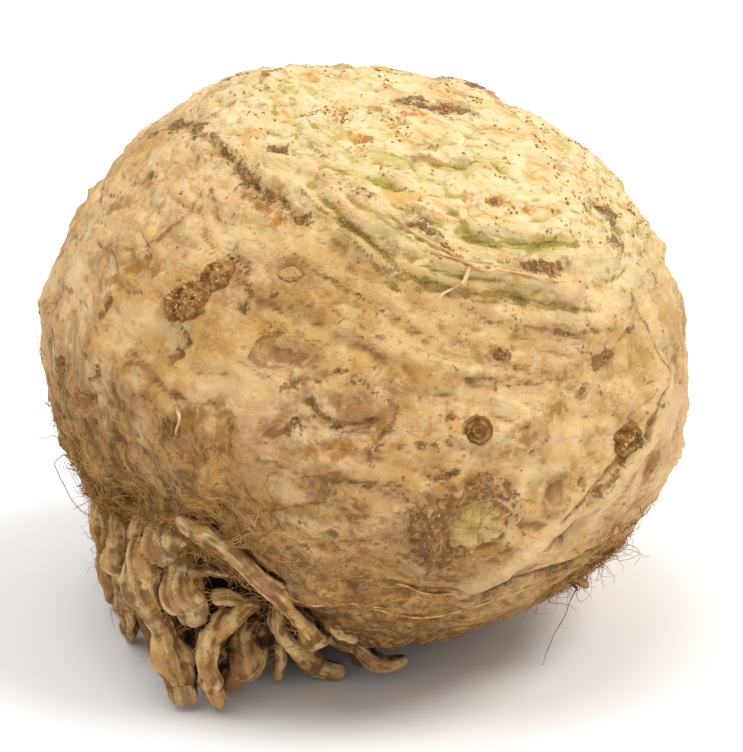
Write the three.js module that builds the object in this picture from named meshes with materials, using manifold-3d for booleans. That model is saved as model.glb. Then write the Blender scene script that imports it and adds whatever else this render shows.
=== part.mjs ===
// A celeriac as dug and trimmed: one swollen bulb that stands on a small flat spot of its underside, with
// its crown leaning to the right, and the side roots that grow out of its lower left. Millimetres, +Z up.
// The front is -Y and the right is +X. A place on the bulb is given by its azimuth, in degrees from the
// front towards the right, and its elevation above the level of the bulb's middle.
import * as THREE from "three";
import { mergeVertices } from "three/addons/utils/BufferGeometryUtils.js";
import Module from "manifold-3d";

const wasm = await Module();
wasm.setup();

// Driving dimensions.
const BULB_RADII = new THREE.Vector3(64.2, 62, 58.5); // half width, half depth and half height, unlumped
const BULB_MIDDLE = 56.5; // height of the bulb's middle above the surface it stands on
const BULB_DETAIL = 14; // each icosahedron edge is cut into one more piece than this
const CLEARANCE = 0.3; // gap between a root and the bulb, and between two roots that touch
const ROOT_SIDES = 8;
const ROOT_RINGS = 14;
const TIP_SHARE = 0.14; // share of a root's length that rounds off into its tip
const KNUCKLE = 0.1; // how far a root's thickness swells and shrinks along it, as a share of its radius
const KNUCKLES = 2.5; // swellings along a root

// Broad lumps and hollows of the bulb: place, height (negative sinks) and the angle over which it fades.
const LUMPS = [
  { azimuth: -112, elevation: 46, height: 3, spread: 30 }, // upper left shoulder
  { azimuth: -133, elevation: 66, height: 1.4, spread: 24 }, // top left
  { azimuth: 112, elevation: 52, height: -0.6, spread: 30 }, // slope beside the crown
  { azimuth: 81, elevation: -23, height: 2.8, spread: 22 }, // lower right bulge
  { azimuth: 66, elevation: -50, height: -2.2, spread: 18 }, // tuck under the bulge
  { azimuth: 34, elevation: -64, height: -3, spread: 20 }, // tuck under the front
  { azimuth: -93, elevation: 12, height: 0.8, spread: 16 }, // left cheek
  { azimuth: -88, elevation: -14, height: -1.2, spread: 12 }, // dip above the roots
  { azimuth: -72, elevation: -42, height: -7.5, spread: 27 }, // root hollow, lower left
  { azimuth: -34, elevation: -44, height: -5, spread: 20 }, // root hollow, lower front
  { azimuth: -130, elevation: -46, height: -5.5, spread: 24 }, // root hollow, back left
  { azimuth: 19, elevation: -10, height: 1.6, spread: 9 }, // stub of a cut root
  { azimuth: -33, elevation: 28, height: 1.3, spread: 8 }, // corky knob, left
  { azimuth: -3, elevation: 12, height: 1.2, spread: 8 }, // knob at the middle
  { azimuth: 48, elevation: 0, height: 1.2, spread: 6 }, // corky knob, right
  { azimuth: 62, elevation: 72, height: -2, spread: 8 }, // dip at the crown
  { azimuth: -45, elevation: 38, height: -1.2, spread: 12 },
  { azimuth: 14, elevation: 24, height: -0.9, spread: 12 },
  { azimuth: 90, elevation: 0, height: -0.8, spread: 14 },
  { azimuth: 160, elevation: 10, height: 1.8, spread: 24 },
  { azimuth: 125, elevation: -12, height: -1.8, spread: 20 },
  { azimuth: -165, elevation: -20, height: -1.6, spread: 20 },
  { azimuth: -150, elevation: 22, height: 1.2, spread: 15 },
  { azimuth: 178, elevation: 48, height: -1.5, spread: 18 },
];

// Rounded folds that run along the skin, through the places listed.
const FOLDS = [
  { places: [[58, 8], [55, 0], [47, -5], [36, -10], [27, -18], [20, -24]], height: 1.7, spread: 5 },
  { places: [[-28, 55], [-11, 52], [-2, 45], [7, 41], [16, 35], [27, 33], [44, 26]], height: 1.1, spread: 5 },
  { places: [[-60, 56], [-45, 54], [-33, 50], [-20, 46]], height: 0.9, spread: 5 },
  { places: [[-12, 30], [3, 27], [16, 21], [30, 17]], height: 0.8, spread: 5 },
  { places: [[-60, 6], [-47, 11], [-36, 12], [-30, 9]], height: 0.9, spread: 5 },
  { places: [[-28, -7], [-22, -12], [-17, -18], [-13, -25], [-11, -32]], height: 1.8, spread: 5 },
  { places: [[108, 30], [130, 36], [155, 33], [178, 24]], height: 1.2, spread: 6 },
  { places: [[-110, -8], [-130, -16], [-152, -14]], height: 1.4, spread: 7 },
];

// Gentle swellings all over the bulb, as waves across it: direction, waves per radian, phase and height.
const SWELLS = [
  { across: [0.8, 0.3, -0.5], waves: 4.1, phase: 0.6, height: 0.45 },
  { across: [-0.2, 0.9, 0.4], waves: 5.3, phase: 2.1, height: 0.4 },
  { across: [0.4, -0.5, 0.8], waves: 7.2, phase: 4.0, height: 0.3 },
  { across: [0.9, 0.4, 0.6], waves: 9.5, phase: 1.2, height: 0.22 },
];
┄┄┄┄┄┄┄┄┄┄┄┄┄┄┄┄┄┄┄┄
Stated goal: Repeat the data exactly. Leave nothing out.

Final result:
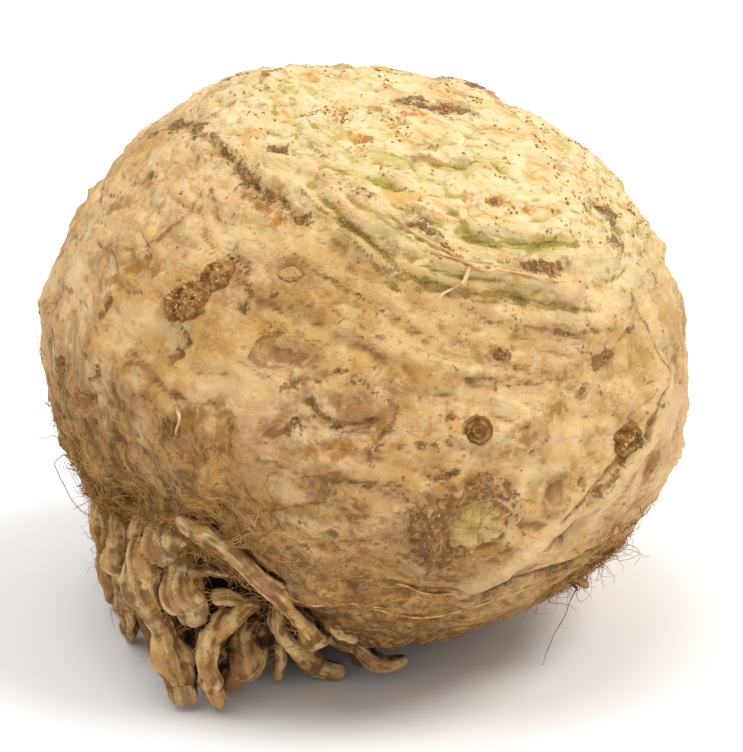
Write the three.js module that builds the object in this picture from named meshes with materials, using manifold-3d for booleans. That model is saved as model.glb. Then write the Blender scene script that imports it and adds whatever else this render shows.
=== part.mjs ===
// A celeriac as dug and trimmed: one swollen bulb that stands on a small flat spot of its underside, with
// its crown leaning to the right, and the side roots that grow out of its lower left. Millimetres, +Z up.
// The front is -Y and the right is +X. A place on the bulb is given by its azimuth, in degrees from the
// front towards the right, and its elevation above the level of the bulb's middle.
import * as THREE from "three";
import { mergeVertices } from "three/addons/utils/BufferGeometryUtils.js";
import Module from "manifold-3d";

const wasm = await Module();
wasm.setup();

// Driving dimensions.
const BULB_RADII = new THREE.Vector3(64.2, 62, 58.5); // half width, half depth and half height, unlumped
const BULB_MIDDLE = 56.5; // height of the bulb's middle above the surface it stands on
const BULB_DETAIL = 14; // each icosahedron edge is cut into one more piece than this
const CLEARANCE = 0.3; // gap between a root and the bulb, and between two roots that touch
const ROOT_SIDES = 8;
const ROOT_RINGS = 14;
const TIP_SHARE = 0.14; // share of a root's length that rounds off into its tip
const KNUCKLE = 0.1; // how far a root's thickness swells and shrinks along it, as a share of its radius
const KNUCKLES = 2.5; // swellings along a root

// Broad lumps and hollows of the bulb: place, height (negative sinks) and the angle over which it fades.
const LUMPS = [
  { azimuth: -112, elevation: 46, height: 3, spread: 30 }, // upper left shoulder
  { azimuth: -133, elevation: 66, height: 1.4, spread: 24 }, // top left
  { azimuth: 112, elevation: 52, height: -0.6, spread: 30 }, // slope beside the crown
  { azimuth: 81, elevation: -23, height: 2.8, spread: 22 }, // lower right bulge
  { azimuth: 66, elevation: -50, height: -2.2, spread: 18 }, // tuck under the bulge
  { azimuth: 34, elevation: -64, height: -3, spread: 20 }, // tuck under the front
  { azimuth: -93, elevation: 12, height: 0.8, spread: 16 }, // left cheek
  { azimuth: -88, elevation: -14, height: -1.2, spread: 12 }, // dip above the roots
  { azimuth: -72, elevation: -42, height: -7.5, spread: 27 }, // root hollow, lower left
  { azimuth: -34, elevation: -44, height: -5, spread: 20 }, // root hollow, lower front
  { azimuth: -130, elevation: -46, height: -5.5, spread: 24 }, // root hollow, back left
  { azimuth: 19, elevation: -10, height: 1.6, spread: 9 }, // stub of a cut root
  { azimuth: -33, elevation: 28, height: 1.3, spread: 8 }, // corky knob, left
  { azimuth: -3, elevation: 12, height: 1.2, spread: 8 }, // knob at the middle
  { azimuth: 48, elevation: 0, height: 1.2, spread: 6 }, // corky knob, right
  { azimuth: 62, elevation: 72, height: -2, spread: 8 }, // dip at the crown
  { azimuth: -45, elevation: 38, height: -1.2, spread: 12 },
  { azimuth: 14, elevation: 24, height: -0.9, spread: 12 },
  { azimuth: 90, elevation: 0, height: -0.8, spread: 14 },
  { azimuth: 160, elevation: 10, height: 1.8, spread: 24 },
  { azimuth: 125, elevation: -12, height: -1.8, spread: 20 },
  { azimuth: -165, elevation: -20, height: -1.6, spread: 20 },
  { azimuth: -150, elevation: 22, height: 1.2, spread: 15 },
  { azimuth: 178, elevation: 48, height: -1.5, spread: 18 },
];

// Rounded folds that run along the skin, through the places listed.
const FOLDS = [
  { places: [[58, 8], [55, 0], [47, -5], [36, -10], [27, -18], [20, -24]], height: 1.7, spread: 5 },
  { places: [[-28, 55], [-11, 52], [-2, 45], [7, 41], [16, 35], [27, 33], [44, 26]], height: 1.1, spread: 5 },
  { places: [[-60, 56], [-45, 54], [-33, 50], [-20, 46]], height: 0.9, spread: 5 },
  { places: [[-12, 30], [3, 27], [16, 21], [30, 17]], height: 0.8, spread: 5 },
  { places: [[-60, 6], [-47, 11], [-36, 12], [-30, 9]], height: 0.9, spread: 5 },
  { places: [[-28, -7], [-22, -12], [-17, -18], [-13, -25], [-11, -32]], height: 1.8, spread: 5 },
  { places: [[108, 30], [130, 36], [155, 33], [178, 24]], height: 1.2, spread: 6 },
  { places: [[-110, -8], [-130, -16], [-152, -14]], height: 1.4, spread: 7 },
];

// Gentle swellings all over the bulb, as waves across it: direction, waves per radian, phase and height.
const SWELLS = [
  { across: [0.8, 0.3, -0.5], waves: 4.1, phase: 0.6, height: 0.45 },
  { across: [-0.2, 0.9, 0.4], waves: 5.3, phase: 2.1, height: 0.4 },
  { across: [0.4, -0.5, 0.8], waves: 7.2, phase: 4.0, height: 0.3 },
  { across: [0.9, 0.4, 0.6], waves: 9.5, phase: 1.2, height: 0.22 },
];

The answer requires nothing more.